**Data section**
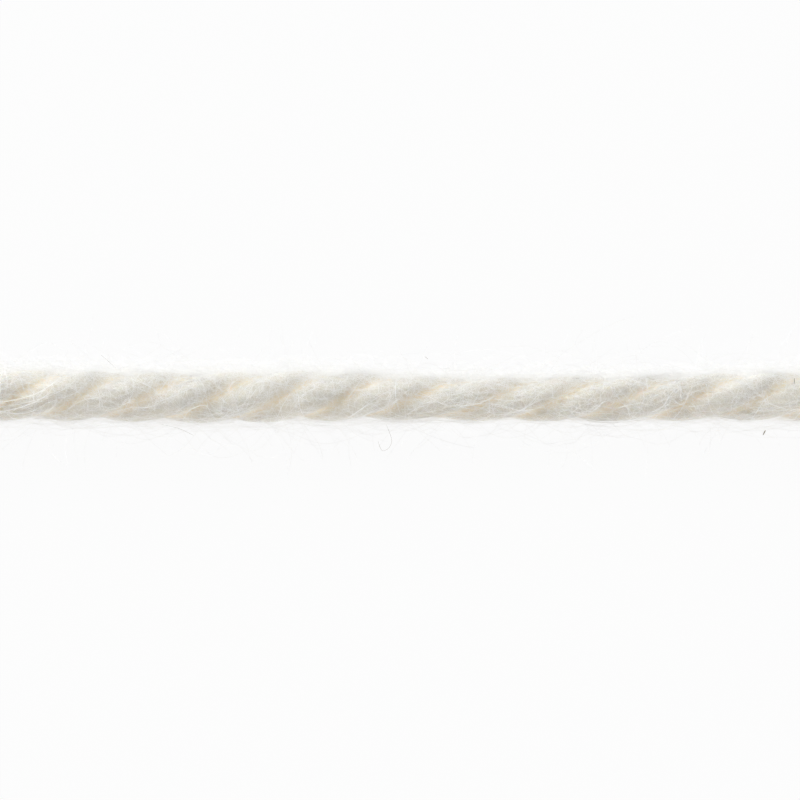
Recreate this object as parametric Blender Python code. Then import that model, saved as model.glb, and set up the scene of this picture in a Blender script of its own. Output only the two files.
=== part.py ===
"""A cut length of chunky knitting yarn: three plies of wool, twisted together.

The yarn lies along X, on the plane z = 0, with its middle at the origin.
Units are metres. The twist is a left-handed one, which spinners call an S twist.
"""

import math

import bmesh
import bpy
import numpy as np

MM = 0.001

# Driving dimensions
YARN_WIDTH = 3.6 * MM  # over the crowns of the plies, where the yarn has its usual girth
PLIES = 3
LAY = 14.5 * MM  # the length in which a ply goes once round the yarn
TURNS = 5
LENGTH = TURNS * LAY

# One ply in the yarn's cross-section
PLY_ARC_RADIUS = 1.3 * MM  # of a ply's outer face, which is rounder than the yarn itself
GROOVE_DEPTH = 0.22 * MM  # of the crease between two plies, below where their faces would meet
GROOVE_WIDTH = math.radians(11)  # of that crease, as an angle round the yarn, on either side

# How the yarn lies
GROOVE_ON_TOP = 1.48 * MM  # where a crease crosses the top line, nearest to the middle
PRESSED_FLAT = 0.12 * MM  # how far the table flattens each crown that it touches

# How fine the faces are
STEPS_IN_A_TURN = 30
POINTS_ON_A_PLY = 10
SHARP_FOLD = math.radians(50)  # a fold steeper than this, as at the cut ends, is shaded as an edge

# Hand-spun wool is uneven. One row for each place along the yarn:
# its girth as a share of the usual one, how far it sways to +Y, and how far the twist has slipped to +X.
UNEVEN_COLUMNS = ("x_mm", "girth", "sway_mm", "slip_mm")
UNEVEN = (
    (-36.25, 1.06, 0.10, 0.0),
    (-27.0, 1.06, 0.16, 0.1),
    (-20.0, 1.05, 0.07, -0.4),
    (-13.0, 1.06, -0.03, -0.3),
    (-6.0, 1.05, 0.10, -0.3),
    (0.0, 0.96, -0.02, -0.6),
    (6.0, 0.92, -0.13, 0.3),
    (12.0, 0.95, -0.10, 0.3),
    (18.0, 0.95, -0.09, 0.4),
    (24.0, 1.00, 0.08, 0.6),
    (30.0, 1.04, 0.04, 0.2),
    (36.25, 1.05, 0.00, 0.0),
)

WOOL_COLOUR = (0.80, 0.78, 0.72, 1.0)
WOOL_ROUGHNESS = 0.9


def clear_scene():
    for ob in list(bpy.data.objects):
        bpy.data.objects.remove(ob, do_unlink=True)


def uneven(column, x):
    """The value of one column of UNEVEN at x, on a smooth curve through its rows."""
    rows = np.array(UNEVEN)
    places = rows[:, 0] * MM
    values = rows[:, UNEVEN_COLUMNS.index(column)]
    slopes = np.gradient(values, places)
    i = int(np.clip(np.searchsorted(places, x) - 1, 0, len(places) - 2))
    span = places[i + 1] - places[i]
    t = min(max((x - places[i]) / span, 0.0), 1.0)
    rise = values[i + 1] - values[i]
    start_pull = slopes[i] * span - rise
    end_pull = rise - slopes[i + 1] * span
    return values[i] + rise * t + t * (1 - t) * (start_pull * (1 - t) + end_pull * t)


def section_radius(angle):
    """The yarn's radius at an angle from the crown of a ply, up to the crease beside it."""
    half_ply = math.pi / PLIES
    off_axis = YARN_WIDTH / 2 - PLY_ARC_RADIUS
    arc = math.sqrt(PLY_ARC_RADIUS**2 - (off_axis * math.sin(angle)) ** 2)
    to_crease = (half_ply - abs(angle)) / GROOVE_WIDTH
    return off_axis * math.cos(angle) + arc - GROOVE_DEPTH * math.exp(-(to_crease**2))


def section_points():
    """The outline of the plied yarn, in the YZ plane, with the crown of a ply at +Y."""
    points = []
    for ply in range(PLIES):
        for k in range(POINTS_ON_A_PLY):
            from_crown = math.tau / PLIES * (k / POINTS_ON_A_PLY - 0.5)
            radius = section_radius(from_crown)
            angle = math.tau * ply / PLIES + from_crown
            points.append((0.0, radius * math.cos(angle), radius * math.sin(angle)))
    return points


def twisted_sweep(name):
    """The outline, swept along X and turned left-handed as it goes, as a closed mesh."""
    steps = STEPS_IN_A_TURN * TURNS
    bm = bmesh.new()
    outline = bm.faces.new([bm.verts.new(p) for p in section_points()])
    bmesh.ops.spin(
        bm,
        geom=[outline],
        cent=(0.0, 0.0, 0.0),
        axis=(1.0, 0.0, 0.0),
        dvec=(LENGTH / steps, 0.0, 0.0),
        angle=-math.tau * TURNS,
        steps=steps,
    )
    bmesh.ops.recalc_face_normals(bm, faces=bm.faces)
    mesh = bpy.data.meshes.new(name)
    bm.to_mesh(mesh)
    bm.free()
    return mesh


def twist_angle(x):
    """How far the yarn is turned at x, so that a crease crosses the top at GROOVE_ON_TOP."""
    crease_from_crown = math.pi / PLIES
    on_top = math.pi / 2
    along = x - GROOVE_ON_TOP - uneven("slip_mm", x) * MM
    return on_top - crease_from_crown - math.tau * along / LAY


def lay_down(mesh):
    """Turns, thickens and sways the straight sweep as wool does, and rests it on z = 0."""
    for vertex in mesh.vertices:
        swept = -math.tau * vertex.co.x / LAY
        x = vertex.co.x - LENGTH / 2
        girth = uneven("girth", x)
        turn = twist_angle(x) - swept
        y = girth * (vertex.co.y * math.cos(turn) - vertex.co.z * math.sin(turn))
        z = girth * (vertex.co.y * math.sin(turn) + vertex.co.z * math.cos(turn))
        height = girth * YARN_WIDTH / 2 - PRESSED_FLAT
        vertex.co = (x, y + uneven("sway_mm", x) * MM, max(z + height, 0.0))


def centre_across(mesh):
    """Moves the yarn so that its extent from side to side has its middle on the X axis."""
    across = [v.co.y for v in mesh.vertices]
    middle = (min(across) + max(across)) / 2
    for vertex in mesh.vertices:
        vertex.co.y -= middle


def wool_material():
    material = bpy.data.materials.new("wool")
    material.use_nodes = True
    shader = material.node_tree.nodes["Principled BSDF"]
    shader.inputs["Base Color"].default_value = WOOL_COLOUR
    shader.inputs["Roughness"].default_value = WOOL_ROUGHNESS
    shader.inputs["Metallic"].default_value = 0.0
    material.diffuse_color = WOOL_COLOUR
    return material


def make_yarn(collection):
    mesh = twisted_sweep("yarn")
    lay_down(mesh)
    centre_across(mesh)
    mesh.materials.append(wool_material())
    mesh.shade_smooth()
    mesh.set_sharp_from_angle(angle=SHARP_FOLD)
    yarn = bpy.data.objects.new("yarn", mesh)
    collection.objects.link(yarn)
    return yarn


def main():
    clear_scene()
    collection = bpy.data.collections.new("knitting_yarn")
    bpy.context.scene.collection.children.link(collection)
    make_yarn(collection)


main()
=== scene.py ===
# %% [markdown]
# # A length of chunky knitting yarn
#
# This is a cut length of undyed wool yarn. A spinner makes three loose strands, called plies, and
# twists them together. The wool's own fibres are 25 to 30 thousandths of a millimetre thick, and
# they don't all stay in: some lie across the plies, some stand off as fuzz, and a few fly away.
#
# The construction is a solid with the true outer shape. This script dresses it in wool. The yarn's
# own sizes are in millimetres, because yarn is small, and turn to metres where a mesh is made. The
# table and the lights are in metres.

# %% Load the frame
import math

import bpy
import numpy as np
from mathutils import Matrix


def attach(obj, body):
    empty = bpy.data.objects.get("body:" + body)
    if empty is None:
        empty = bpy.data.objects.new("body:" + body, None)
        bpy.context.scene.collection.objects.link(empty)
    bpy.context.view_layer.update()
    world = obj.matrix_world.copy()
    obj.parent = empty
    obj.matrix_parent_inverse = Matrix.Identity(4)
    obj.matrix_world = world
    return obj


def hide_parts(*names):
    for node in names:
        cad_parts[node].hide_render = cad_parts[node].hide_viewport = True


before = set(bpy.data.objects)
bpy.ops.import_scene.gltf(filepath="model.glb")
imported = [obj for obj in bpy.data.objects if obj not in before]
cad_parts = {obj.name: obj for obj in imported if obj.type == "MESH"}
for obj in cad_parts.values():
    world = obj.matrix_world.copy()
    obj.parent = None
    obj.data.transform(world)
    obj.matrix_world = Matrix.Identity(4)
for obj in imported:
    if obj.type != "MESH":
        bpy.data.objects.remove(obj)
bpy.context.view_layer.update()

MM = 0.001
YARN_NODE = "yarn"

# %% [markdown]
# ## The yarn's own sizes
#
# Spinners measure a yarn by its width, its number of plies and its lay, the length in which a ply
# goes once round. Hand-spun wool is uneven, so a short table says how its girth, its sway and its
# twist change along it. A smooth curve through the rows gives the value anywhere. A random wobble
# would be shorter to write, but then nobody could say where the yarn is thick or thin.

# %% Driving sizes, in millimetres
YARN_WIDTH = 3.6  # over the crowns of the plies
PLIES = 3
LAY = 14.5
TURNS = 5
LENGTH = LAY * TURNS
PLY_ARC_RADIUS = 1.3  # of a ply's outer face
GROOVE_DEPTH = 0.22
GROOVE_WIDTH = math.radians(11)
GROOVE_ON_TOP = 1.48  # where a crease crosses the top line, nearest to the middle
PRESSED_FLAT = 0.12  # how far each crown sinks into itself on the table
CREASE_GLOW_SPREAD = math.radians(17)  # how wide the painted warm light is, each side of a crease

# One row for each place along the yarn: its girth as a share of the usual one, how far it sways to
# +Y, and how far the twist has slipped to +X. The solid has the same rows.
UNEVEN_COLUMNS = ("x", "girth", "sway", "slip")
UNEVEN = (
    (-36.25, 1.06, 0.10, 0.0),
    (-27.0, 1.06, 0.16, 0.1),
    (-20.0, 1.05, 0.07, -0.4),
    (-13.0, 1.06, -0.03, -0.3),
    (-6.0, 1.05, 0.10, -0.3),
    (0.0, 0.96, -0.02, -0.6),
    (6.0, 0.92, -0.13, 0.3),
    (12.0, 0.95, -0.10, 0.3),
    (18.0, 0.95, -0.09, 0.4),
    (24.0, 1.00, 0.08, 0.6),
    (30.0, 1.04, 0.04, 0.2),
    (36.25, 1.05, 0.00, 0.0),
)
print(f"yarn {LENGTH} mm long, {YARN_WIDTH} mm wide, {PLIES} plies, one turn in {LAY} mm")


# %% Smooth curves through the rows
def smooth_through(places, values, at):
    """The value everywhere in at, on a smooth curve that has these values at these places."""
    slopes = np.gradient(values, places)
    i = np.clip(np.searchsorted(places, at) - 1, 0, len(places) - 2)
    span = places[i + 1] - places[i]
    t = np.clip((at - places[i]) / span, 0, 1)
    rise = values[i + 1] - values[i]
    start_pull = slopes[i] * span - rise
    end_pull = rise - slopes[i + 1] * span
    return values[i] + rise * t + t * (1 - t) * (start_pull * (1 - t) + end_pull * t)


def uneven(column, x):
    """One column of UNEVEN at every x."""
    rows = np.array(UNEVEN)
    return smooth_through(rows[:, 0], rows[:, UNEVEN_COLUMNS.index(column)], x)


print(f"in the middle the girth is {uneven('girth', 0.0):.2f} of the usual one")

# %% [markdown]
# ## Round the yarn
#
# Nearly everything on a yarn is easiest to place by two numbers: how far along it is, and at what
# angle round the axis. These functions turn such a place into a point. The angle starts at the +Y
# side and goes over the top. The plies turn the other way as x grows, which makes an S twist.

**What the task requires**
Transcribe precisely the lines between the one that contains "material.diffuse_color = WOOL_COLOUR" and the one that contains "imported = [obj", counting those two lines as part of the range.

**Full answer**
    material.diffuse_color = WOOL_COLOUR
    return material


def make_yarn(collection):
    mesh = twisted_sweep("yarn")
    lay_down(mesh)
    centre_across(mesh)
    mesh.materials.append(wool_material())
    mesh.shade_smooth()
    mesh.set_sharp_from_angle(angle=SHARP_FOLD)
    yarn = bpy.data.objects.new("yarn", mesh)
    collection.objects.link(yarn)
    return yarn


def main():
    clear_scene()
    collection = bpy.data.collections.new("knitting_yarn")
    bpy.context.scene.collection.children.link(collection)
    make_yarn(collection)


main()
=== scene.py ===
# %% [markdown]
# # A length of chunky knitting yarn
#
# This is a cut length of undyed wool yarn. A spinner makes three loose strands, called plies, and
# twists them together. The wool's own fibres are 25 to 30 thousandths of a millimetre thick, and
# they don't all stay in: some lie across the plies, some stand off as fuzz, and a few fly away.
#
# The construction is a solid with the true outer shape. This script dresses it in wool. The yarn's
# own sizes are in millimetres, because yarn is small, and turn to metres where a mesh is made. The
# table and the lights are in metres.

# %% Load the frame
import math

import bpy
import numpy as np
from mathutils import Matrix


def attach(obj, body):
    empty = bpy.data.objects.get("body:" + body)
    if empty is None:
        empty = bpy.data.objects.new("body:" + body, None)
        bpy.context.scene.collection.objects.link(empty)
    bpy.context.view_layer.update()
    world = obj.matrix_world.copy()
    obj.parent = empty
    obj.matrix_parent_inverse = Matrix.Identity(4)
    obj.matrix_world = world
    return obj


def hide_parts(*names):
    for node in names:
        cad_parts[node].hide_render = cad_parts[node].hide_viewport = True


before = set(bpy.data.objects)
bpy.ops.import_scene.gltf(filepath="model.glb")
imported = [obj for obj in bpy.data.objects if obj not in before]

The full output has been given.